Lead & Lag Indicators For KPIs

Unlocking the true potential of Key Performance Indicators (KPIs) is more than just tracking numbers; it’s about strategically aligning objectives with measurable outcomes to drive meaningful progress. 

Introducing Lead & Lag Indicators For KPIs

To create real, sustainable growth in your business, we advise you look deeper than reciting the same numbers every month and proactively leverage both lead and lag indicators to set the right KPIs for your business. 

Lead indicators offer valuable predictive insights, allowing organisations to anticipate and influence future outcomes, while lag indicators provide retrospective analysis, gauging the success of past efforts. You can use both lead and lag indicators to create a clearer path to growth, and by creating better indicators, you can have more transparency of your success. 

What are lead indicators? 

Lead indicators are metrics that provide insight into future performance trends and can help businesses anticipate and influence outcomes.

Unlike lag indicators, which measure past performance, lead indicators are forward-looking and proactive. They offer early signals of potential success or areas needing improvement for your business planning

These metrics are typically predictive in nature, providing actionable data that businesses can use to make informed decisions. They also help you adjust strategies in real-time.

Lead Indicator Examples

Sales Pipeline Velocity: Analysing the speed at which leads move through the sales pipeline can serve as a lead indicator of future revenue generation. A faster pipeline velocity suggests improved sales efficiency and effectiveness, and a slower process indicates this area needs some work.

Employee Training and Development: Investing in employee training and development programs can be a lead indicator of future performance improvements. Enhanced employee skills and knowledge may lead to increased productivity, higher-quality outputs, greater staff retention and improved customer satisfaction.

Market Research and Trend Analysis: Monitoring market trends, competitor activities, and consumer preferences can serve as lead indicators of potential shifts in demand or emerging opportunities. Businesses that stay ahead of industry trends can proactively adapt their strategies to capitalise on market changes.

What are lag indicators? 

Lag indicators assess the results of previous actions and decisions. 

While they may not offer real-time insights, lag indicators are valuable for evaluating the effectiveness of strategies and initiatives over time, allowing businesses to gauge their progress towards achieving goals and objectives.

Lag Indicator Examples

Customer Satisfaction and Retention: Customer satisfaction scores, Net Promoter Score (NPS), and customer retention rates are lag indicators that measure the quality of the customer experience and the effectiveness of customer relationship management efforts. Higher satisfaction and retention rates indicate successful customer engagement and loyalty.

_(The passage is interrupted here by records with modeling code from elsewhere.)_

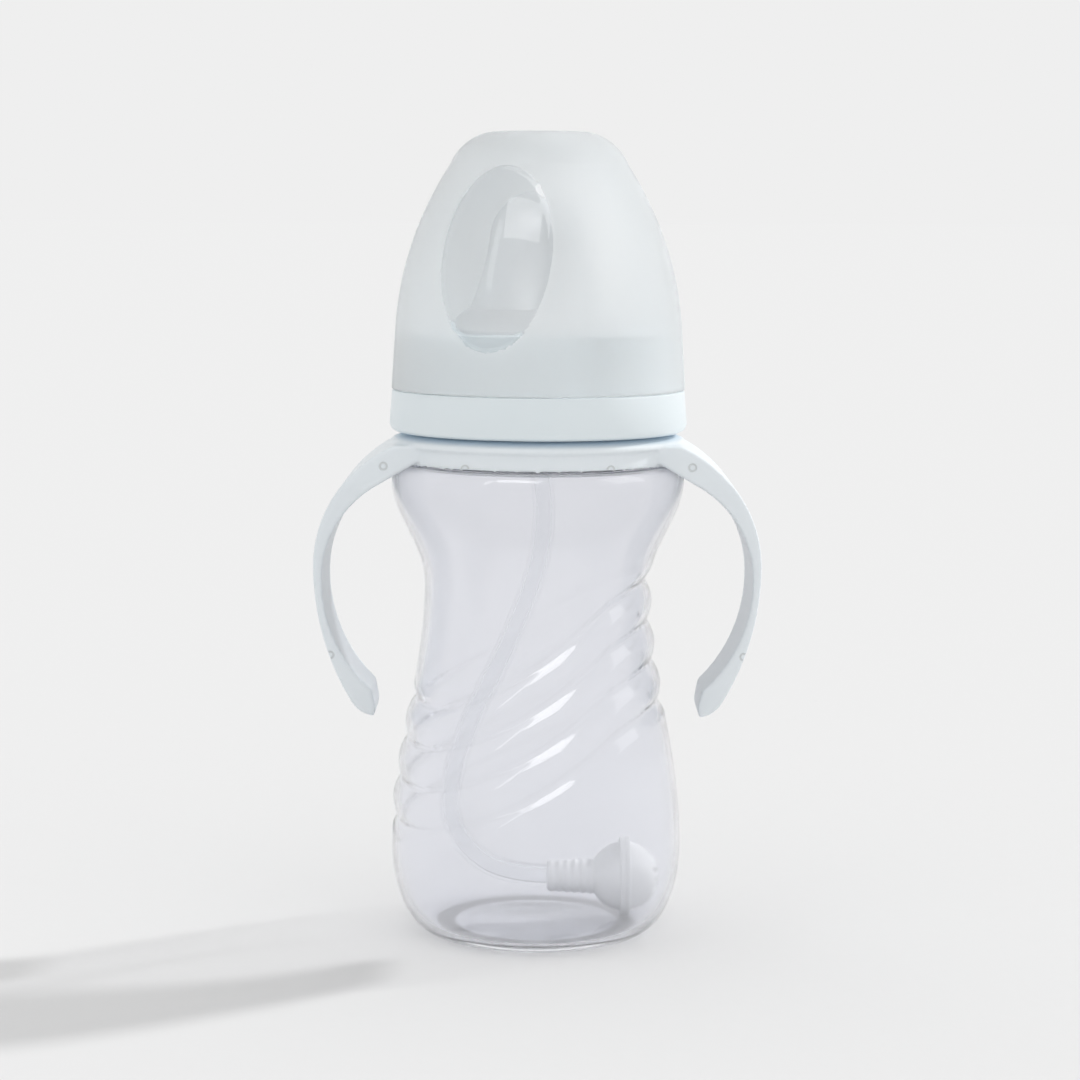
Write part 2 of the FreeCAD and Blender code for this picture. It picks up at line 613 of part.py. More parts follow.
def hood_shell(name, wall):
    """The hood's outline with a wall of that thickness, turned round."""
    corners = [
        ("hood_radius", "hood_bottom"), ("hood_radius - hood_taper", "hood_bottom + hood_straight"),
        ("hood_shoulder_radius", "hood_shoulder_height"), ("hood_top_radius", "hood_top"), ("0", "hood_top"),
        ("0", f"hood_top - {wall}"), ("hood_top_radius", f"hood_top - {wall}"),
        (f"hood_shoulder_radius - {wall}_across", f"hood_shoulder_height - {wall}_up"),
        (f"hood_radius - hood_taper - {wall}", "hood_bottom + hood_straight"),
        (f"hood_radius - {wall}", "hood_bottom")]
    arcs = {1: ("hood_side_round", 1), 2: ("hood_top_round", 1),
            6: (f"hood_top_round - {wall}", -1), 7: (f"hood_side_round - {wall}", -1)}
    return turned(name, corners, arcs)


def make_hood():
    """Frosted dome whose two oval windows, front and back, are sunk into its outer face."""
    dome = hood_shell("hood_dome", "hood_wall")
    skin = hood_shell("hood_skin", "window_depth")
    oval = doc.addObject("Part::Ellipse", "window_oval")
    oval.setExpression("MajorRadius", measure("window_half_height")[1])
    oval.setExpression("MinorRadius", measure("window_half_width")[1])
    upright_oval = Rotation(Vector(0, 0, 1), Vector(1, 0, 0), Vector(0, 1, 0), "XYZ")
    turn = Rotation(Vector(0, 0, 1), -size("window_turn"))
    oval.Placement.Rotation = turn.multiply(upright_oval)
    oval.setExpression("Placement.Base.z", measure("hood_top - window_drop")[1])
    doc.recompute()
    facing = turn.multVec(Vector(0, 1, 0))
    block = extruded("window_block", oval, facing, "hood_radius + hood_radius + hood_radius")
    cut("hood", dome, joined("Part::MultiCommon", "windows", [skin, block]))


# ---------------------------------------------------------------- build and write

NODES = ["bottle_body", "handle_frame", "screw_ring", "teat", "straw_seat", "straw_tube",
         "weight_neck_half", "weight_inlet_half", "weight_slug", "hood"]


def check_document():
    """Stops if any object failed or any piece is not one valid solid."""
    for item in doc.Objects:
        if "Invalid" in item.State or "Error" in item.State:
            raise RuntimeError(f"{item.Name} failed: {item.State}")
    for name in NODES:
        shape = doc.getObject(name).Shape
        if shape.isNull() or not shape.isValid() or len(shape.Solids) != 1:
            raise RuntimeError(f"{name} is not one valid solid")


def write_parts():
    os.makedirs("parts", exist_ok=True)
    for name in NODES:
        piece = doc.getObject(name)
        piece.Label = name
        piece.Shape.exportStep(f"parts/{name}.step")
        box = piece.Shape.BoundBox
        print(name, round(piece.Shape.Volume), "mm3, box", [round(v, 2) for v in (
            box.XMin, box.YMin, box.ZMin, box.XMax, box.YMax, box.ZMax)])


fill_sheet()
make_bottle_body()
make_handle_frame()
make_screw_ring()
make_teat()
make_straw_seat()
make_straw()
make_weight_neck_half()
make_weight_inlet_half()
make_weight_slug()
make_hood()
doc.recompute()
check_document()
write_parts()
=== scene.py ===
import math

import bmesh
import bpy
import numpy as np
from mathutils import Matrix, Quaternion, Vector


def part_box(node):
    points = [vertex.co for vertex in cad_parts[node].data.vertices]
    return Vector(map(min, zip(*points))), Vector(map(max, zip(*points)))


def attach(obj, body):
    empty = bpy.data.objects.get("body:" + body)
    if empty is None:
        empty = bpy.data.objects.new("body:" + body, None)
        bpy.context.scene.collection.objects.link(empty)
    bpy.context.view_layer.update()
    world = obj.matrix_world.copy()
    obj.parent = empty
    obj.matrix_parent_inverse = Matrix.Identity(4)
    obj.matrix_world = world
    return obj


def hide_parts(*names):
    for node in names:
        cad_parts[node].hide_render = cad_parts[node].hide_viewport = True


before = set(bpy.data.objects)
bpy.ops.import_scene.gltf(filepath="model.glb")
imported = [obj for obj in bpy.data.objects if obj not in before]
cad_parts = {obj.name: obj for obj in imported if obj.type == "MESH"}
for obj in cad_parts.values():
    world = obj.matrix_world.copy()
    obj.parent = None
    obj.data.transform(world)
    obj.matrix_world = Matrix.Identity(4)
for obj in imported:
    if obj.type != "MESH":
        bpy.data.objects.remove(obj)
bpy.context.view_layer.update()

# Sizes are in millimetres and become metres where a mesh is made.
MM = 0.001
TURN = 2 * math.pi


def corners(node):
    """Lowest and highest corner of a CAD node, in millimetres."""
    low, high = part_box(node)
    return Vector(low) / MM, Vector(high) / MM


LIP = corners("bottle_body")[1].z
FRAME_TOP = corners("handle_frame")[1].z
RING_BOTTOM, RING_TOP = corners("screw_ring")[0].z, corners("screw_ring")[1].z
HOOD_BOTTOM, HOOD_TOP = corners("hood")[0].z, corners("hood")[1].z
TEAT_TIP = corners("teat")[1].z
SEAT_BOTTOM = LIP - 2.4
STRAW_TOP = corners("straw_tube")[1].z
WEIGHT = Vector((corners("weight_inlet_half")[0].x, 1.6, 11.4))

# ---------------------------------------------------------------- camera

CAMERA_AT = Vector((0, -0.620, 0.1622))
CAMERA_AIM = Vector((0, 0, 0.0893))
CAMERA_LENS = 92.0
CAMERA_ROLL = 0.3
CAMERA_SHIFT = 0.0023


def make_camera():
    data = bpy.data.cameras.new("camera")
    data.lens = CAMERA_LENS
    data.shift_x = CAMERA_SHIFT
    data.clip_start = 0.01
    data.clip_end = 200
    camera = bpy.data.objects.new("camera", data)
    bpy.context.scene.collection.objects.link(camera)
    camera.location = CAMERA_AT
    aim = (CAMERA_AIM - CAMERA_AT).to_track_quat("-Z", "Y")
    camera.rotation_mode = "QUATERNION"
    camera.rotation_quaternion = aim @ Quaternion((0, 0, 1), math.radians(CAMERA_ROLL))
    bpy.context.scene.camera = camera


make_camera()

# ---------------------------------------------------------------- meshes


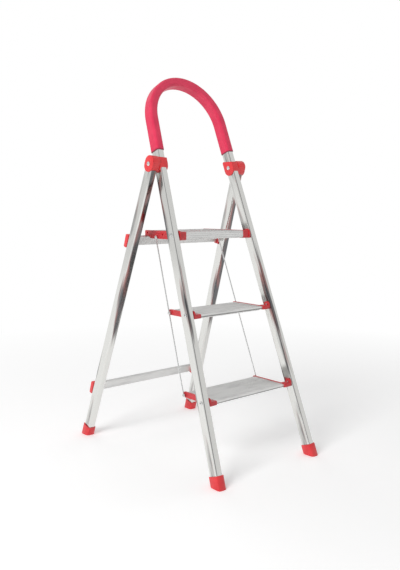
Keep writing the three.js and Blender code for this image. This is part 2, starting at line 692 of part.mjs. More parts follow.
// Tie rods: one wire each side, with an eye for every tread's pin
for (const side of sides) {
  const holes = treads.map((tread) => new THREE.Vector3(
    side.sign * (tread.axisX - rodInset), tread.boltY + rodHoleBack, tread.boltHeight - rodHoleDrop));
  const top = holes[0];
  const bottom = holes[holes.length - 1];
  const span = new THREE.Vector3().subVectors(bottom, top);
  const wire = new THREE.CylinderGeometry(rodRadius, rodRadius, span.length(), wireFacets);
  wire.applyQuaternion(new THREE.Quaternion().setFromUnitVectors(
    new THREE.Vector3(0, -1, 0), span.clone().normalize()));
  wire.translate(span.x / 2, span.y / 2, span.z / 2);
  const eyes = [];
  const bores = [];
  for (const hole of holes) {
    const place = new THREE.Vector3().subVectors(hole, top);
    const halfThickness = eyeThickness / 2;
    eyes.push(cylinderX(eyeRadius, place.x - halfThickness, place.x + halfThickness, place.y, place.z));
    bores.push(cylinderX(pinRadius + fit, place.x - eyeThickness, place.x + eyeThickness, place.y, place.z));
  }
  const rod = add(ladder, `tie_rod_${side.name}`, cut(join(wire, ...eyes), ...bores), steel);
  rod.position.copy(top);
}

export default ladder;
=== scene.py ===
import json
import math

import bmesh
import bpy
from mathutils import Matrix, Vector


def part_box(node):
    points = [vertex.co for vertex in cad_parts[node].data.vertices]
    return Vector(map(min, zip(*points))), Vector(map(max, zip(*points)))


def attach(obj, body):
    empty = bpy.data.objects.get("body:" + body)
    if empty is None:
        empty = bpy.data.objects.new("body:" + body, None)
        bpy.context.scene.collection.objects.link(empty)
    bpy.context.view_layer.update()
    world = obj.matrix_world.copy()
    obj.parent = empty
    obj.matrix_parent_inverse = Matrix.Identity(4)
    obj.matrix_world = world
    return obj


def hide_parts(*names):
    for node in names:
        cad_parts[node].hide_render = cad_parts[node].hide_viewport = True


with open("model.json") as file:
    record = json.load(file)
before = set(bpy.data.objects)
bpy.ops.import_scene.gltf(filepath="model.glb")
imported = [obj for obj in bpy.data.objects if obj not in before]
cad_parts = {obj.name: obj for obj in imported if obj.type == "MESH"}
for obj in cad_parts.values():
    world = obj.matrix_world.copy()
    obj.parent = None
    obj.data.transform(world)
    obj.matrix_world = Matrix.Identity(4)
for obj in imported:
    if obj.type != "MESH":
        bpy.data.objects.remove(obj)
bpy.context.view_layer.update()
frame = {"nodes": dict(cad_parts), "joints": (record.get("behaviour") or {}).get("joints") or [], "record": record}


# ---------------------------------------------------------------------------------------------
# Stiles and rear legs. Each is a thin-walled stainless tube, drawn to a rounded rectangle and
# polished along its length. The stiles lean back and the legs lean forward to meet at the hinge,
# and both pairs come closer together towards the top.

sharp_edge = math.radians(32)            # two faces that meet more steeply than this show an edge


def placed_mesh(name, points, faces, body, corners):
    """A new piece of the ladder with its place in its mesh, riding on a body."""
    mesh = bpy.data.meshes.new(name)
    mesh.from_pydata(points, [], faces)
    layer = mesh.uv_layers.new(name="along")
    for loop, uv in zip(layer.data, corners):
        loop.uv = uv
    mesh.validate()
    mesh.shade_smooth()
    mesh.set_sharp_from_angle(angle=sharp_edge)
    piece = bpy.data.objects.new(name, mesh)
    bpy.context.scene.collection.objects.link(piece)
    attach(piece, body)
    return piece


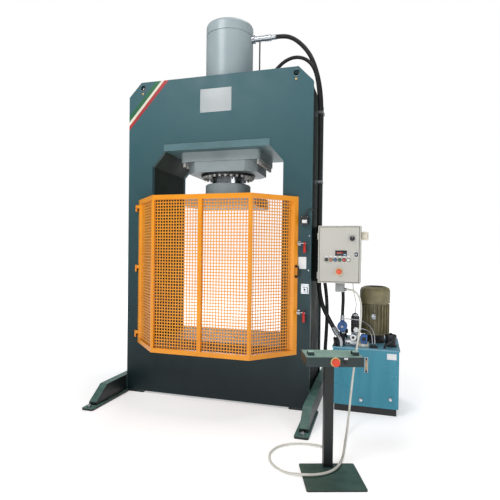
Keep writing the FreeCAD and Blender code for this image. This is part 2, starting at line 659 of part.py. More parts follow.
def cabinet_controls():
    face = -S.cab_front - S.bezel_rise
    selector("selector_switch", S.button_radius, row_x(0), face - 15, S.row_z, S.button_radius - 0.2, 20)
    push_button("reset_button", 2)
    push_button("start_button", 3)
    push_button("stop_button", 4)
    signal_lamps()
    selector("main_switch", S.knob_radius, S.knob_x, face - 15, S.knob_z, as_size(7), 30)
    mushroom("cabinet_stop", S.stop_radius, S.stop_x, face - 24, S.stop_z, as_size(9), 40)
    key = box("lock_key", (S.lock_x - 3, S.lock_x + 3), (face - 9, face - 1), (S.lock_z - 11, S.lock_z + 11))
    barrel = cylinder("lock_barrel", 8, S.lock_x, face - 1, S.lock_z, 22, "y")
    tongue = box("lock_tongue", (S.lock_x - 7, S.lock_x + 7), (face + 21, face + 24), (S.lock_z - 20, S.lock_z + 7))
    keep(fuse("door_lock", key, barrel, tongue))


def small_boxes():
    """Socket on the cabinet's right side, and the junction box under it with the conduit's gland."""
    plug = box("socket_block", (S.cab_right, S.socket_right), (-S.socket_front, -S.socket_back),
               (S.socket_low, S.socket_high))
    keep(trim_edges("socket_box", "Part::Fillet", plug, as_size(5), upright))
    case = box("junction_block", (S.box_left, S.box_right), (-S.box_front, -S.box_back),
               (S.box_low, S.cab_low))
    gland = cylinder("conduit_gland", S.gland_out, S.box_right, -S.conduit_y, S.conduit_z, S.gland_out, "x")
    keep(fuse("junction_box", trim_edges("junction_round", "Part::Fillet", case, as_size(5), upright), gland))


# ---------------------------------------------------------------- the power unit


def oil_tank():
    """Welded tank on a low skirt, open at the top."""
    wall = S.tank_wall
    skirt = box("skirt", (S.tank_left + S.skirt_in, S.tank_right - S.skirt_in),
                (S.skirt_back - S.tank_front, S.tank_back - S.skirt_back),
                (0, S.tank_base))
    inset, end = S.skirt_in + S.skirt_wide, S.skirt_back + S.skirt_wide
    hollow = box("skirt_hollow", (S.tank_left + inset, S.tank_right - inset), (end - S.tank_front, S.tank_back - end),
                 (-1, S.tank_base - 6))
    outer = box("tank_outer", (S.tank_left, S.tank_right), (-S.tank_front, S.tank_back), (S.tank_base, S.tank_top))
    inner = box("tank_inner", (S.tank_left + wall, S.tank_right - wall),
                (wall - S.tank_front, S.tank_back - wall), (S.tank_base + wall, S.tank_top + 1))
    return keep(cut("oil_tank", fuse("tank_whole", outer, skirt), inner, hollow))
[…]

Employee Turnover Rate: This lag indicator can help to provide insight on the effectiveness of employee retention strategies, workplace culture, and leadership practices.

Project Timelines and Milestones: Project timelines and milestone achievements serve as lag indicators for assessing project performance and completion. Tracking project progress against predetermined timelines and deliverables allows businesses to evaluate project management effectiveness and resource allocation.

Using Lead and Lag Indicators to set KPIs

Leveraging both lead and lag indicators can help you take a strategic approach to setting the right KPIs, that offers a comprehensive view of performance and facilitates informed decision-making to drive growth. 

Here’s how you can effectively incorporate lead and lag indicators into your KPI framework:

Identify Strategic Objectives: Start by defining the overarching goals and strategic objectives of the business. These could include objectives related to revenue growth, customer satisfaction, market expansion, or operational efficiency. Review and define the lag and lead indicators that are relevant to your goals and KPIs. 

Establish Clear Targets and Benchmarks: Set specific targets or benchmarks for each KPI based on historical data, industry standards, or aspirational goals. Targets should be ambitious yet achievable and aligned with the overall strategic direction of the business.

Monitor Performance Regularly: Continuously track and monitor both lead and lag indicators to assess their progress towards achieving your KPI targets. Regular monitoring enables you to identify trends, patterns, and deviations from expected performance. Taking time to monitor performance also allows for timely adjustments and interventions when required.

Take Action Based on Insights: Analyse the performance data derived from lead and lag indicators to gain actionable insights. If lead indicators suggest a potential deviation from target outcomes, businesses can proactively adjust strategies, allocate resources, or implement corrective measures to course-correct and mitigate risks. Similarly, lag indicators provide feedback on the effectiveness of past actions, enabling businesses to learn from successes and failures and refine their approach moving forward.

Iterate and Improve: Use performance data and insights to iterate and refine KPIs over time. This isn’t a one-time process, instead, as your business changes KPIs may need to be adjusted or realigned to reflect changing objectives. Continuous improvement based on data-driven decision-making is key to driving sustained growth and success.

Making The Most Of Your KPIs

By leveraging both lead and lag indicators in setting KPIs, you can establish a balanced framework that not only evaluates past performance but also anticipates future trends and outcomes. 

This proactive approach enables you to identify opportunities, mitigate risks, and drive continuous improvement, ultimately fostering sustainable growth.